Klip jest bardzo sympatyczny.
Oczywiście porównywanie go z arcydziełem, jakim było Free as a Bird, byłoby nieporozumieniem - trochę inna to jednak liga. Może i jestem nieco rozczarowana, co nie zmienia faktu, że videoklip lubię i wracam do niego.
Zasadniczy koncept videoklipu - banalny, acz wciągający. Człowiek ogląda, aby zobaczyć, co za chwilę wypełznie Paulowi zza marynarki, lub George'owi spod oka
Mój ulubiony motyw to kręcąca się muszka Ringa
Szkoda, że nie ma więcej rzeczy w tym stylu, a są zdobienia "cukierkowe", które szczerze mówiąc średnio mi się podobają. Fajne są tylko serduszka z rury wydechowej, chociaż to chyba trochę tak jak z tym niedoszłym machaniem Paulowi serduszkami na koncercie
, oraz światełka na kaskach policjantów. Z pozostałych rzeczy bardzo lubię Beatlesów trzęsących się na tylnym siedzeniu vana (to chyba taki ukłon w stronę fanów, którzy przeczytali bodaj "Shout" Normana). I jeszcze jest George ze świecącym bagażem, co nieodmiennie powoduje u mnie wrażenie, jakoby "cichy beatles" miał zamiar przeszmuglować w nim pewne niedozwolone substancje lub skradzioną własność
A może wiózł w torbie tę niepotwarzalną beatlesowską magię, ten beatlesowski sekret który miał rzucić Amerykę na kolana?

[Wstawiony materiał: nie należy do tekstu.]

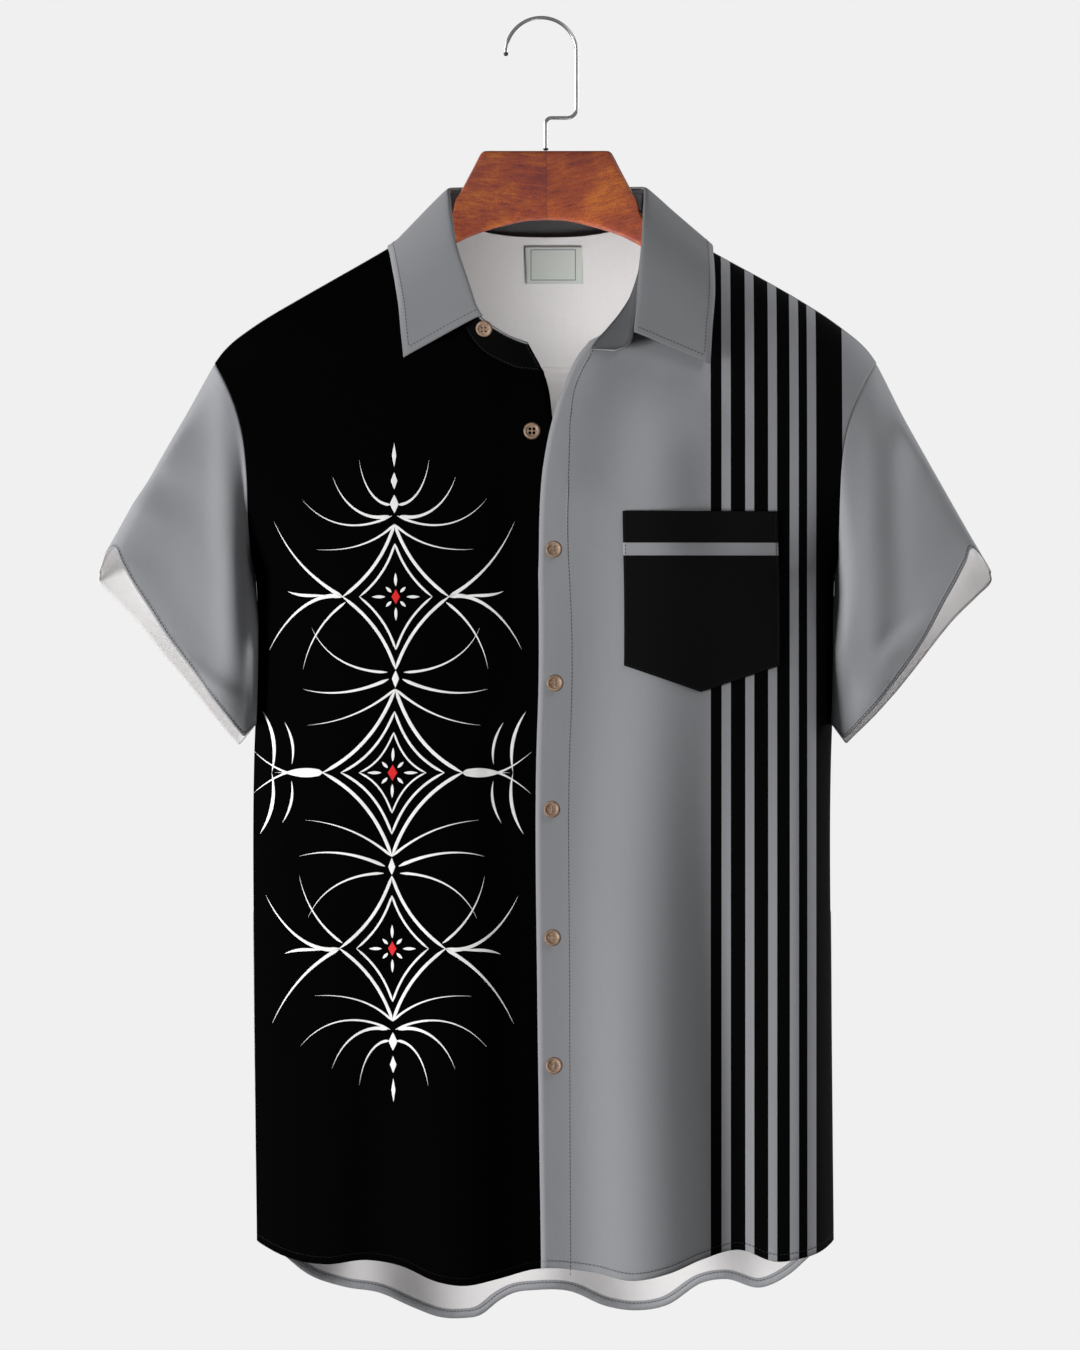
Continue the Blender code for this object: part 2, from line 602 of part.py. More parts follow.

Ponadto John robiący zdjęcia, rollercoaster i urywająca się taśma w studiu. Super.
Klip ma jedną zaletę w porównaniu do klipu Free As A Bird - zrozumie go każdy (tak, my fani z zachwytem doszukiwaliśmy się w tym drugim beatlesowskich nawiązań, ale dla kogoś nie w temacie było to być może latanie kamerą po niebie
) i jedną wadę: eksploatuje roześmiany, ugrzeczniony, szczęśliwy wizerunek naszych Żuczków. Wiem, że tak ten wizerunek w owym czasie się przedstawiał - ale może można było... jakoś inaczej?
I ostatnia rzecz, czemu ten klip jest tak mało rozpowszechniony?
A odnośnie wybrania akurat Words of Love - tak zapewne było łatwiej, skoro Paul posiada do niej prawa autorskie. Może pomysł zrobienia klipu narodził się późno w stosunku do planów wydania albumu. Dodatkowa kasa była pewnie jakimśtam trzeciorzędnym argumentem
EDIT: Za każdym obejrzeniem klipu odkrywam w nim coś nowego. Teraz furgonetkę biegnącą na nóżkach oraz obracający się cień Ringa - super!
Zakończenie też jest fajne - zobaczcie, oto Beatle tuż przed wybraniem się do USA.